* START Data for this exercise *

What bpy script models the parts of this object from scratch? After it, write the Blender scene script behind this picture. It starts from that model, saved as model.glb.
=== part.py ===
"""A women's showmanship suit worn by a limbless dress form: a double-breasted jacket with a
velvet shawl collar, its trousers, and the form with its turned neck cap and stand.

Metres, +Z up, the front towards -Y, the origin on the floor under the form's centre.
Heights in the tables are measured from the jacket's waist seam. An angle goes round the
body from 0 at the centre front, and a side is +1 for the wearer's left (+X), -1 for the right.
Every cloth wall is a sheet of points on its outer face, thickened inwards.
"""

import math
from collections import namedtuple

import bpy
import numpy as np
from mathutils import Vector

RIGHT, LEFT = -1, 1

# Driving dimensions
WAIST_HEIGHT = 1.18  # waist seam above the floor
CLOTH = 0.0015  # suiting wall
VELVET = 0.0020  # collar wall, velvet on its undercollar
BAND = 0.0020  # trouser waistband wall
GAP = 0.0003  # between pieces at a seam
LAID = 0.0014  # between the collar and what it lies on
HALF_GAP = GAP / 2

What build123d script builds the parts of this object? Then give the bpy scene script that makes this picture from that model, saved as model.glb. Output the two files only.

* END Data for this exercise *

*Given instruction:*
Give back the data above exactly as it appears.

*Worked solution:*
What bpy script models the parts of this object from scratch? After it, write the Blender scene script behind this picture. It starts from that model, saved as model.glb.
=== part.py ===
"""A women's showmanship suit worn by a limbless dress form: a double-breasted jacket with a
velvet shawl collar, its trousers, and the form with its turned neck cap and stand.

Metres, +Z up, the front towards -Y, the origin on the floor under the form's centre.
Heights in the tables are measured from the jacket's waist seam. An angle goes round the
body from 0 at the centre front, and a side is +1 for the wearer's left (+X), -1 for the right.
Every cloth wall is a sheet of points on its outer face, thickened inwards.
"""

import math
from collections import namedtuple

import bpy
import numpy as np
from mathutils import Vector

RIGHT, LEFT = -1, 1

# Driving dimensions
WAIST_HEIGHT = 1.18  # waist seam above the floor
CLOTH = 0.0015  # suiting wall
VELVET = 0.0020  # collar wall, velvet on its undercollar
BAND = 0.0020  # trouser waistband wall
GAP = 0.0003  # between pieces at a seam
LAID = 0.0014  # between the collar and what it lies on
HALF_GAP = GAP / 2

What build123d script builds the parts of this object? Then give the bpy scene script that makes this picture from that model, saved as model.glb. Output the two files only.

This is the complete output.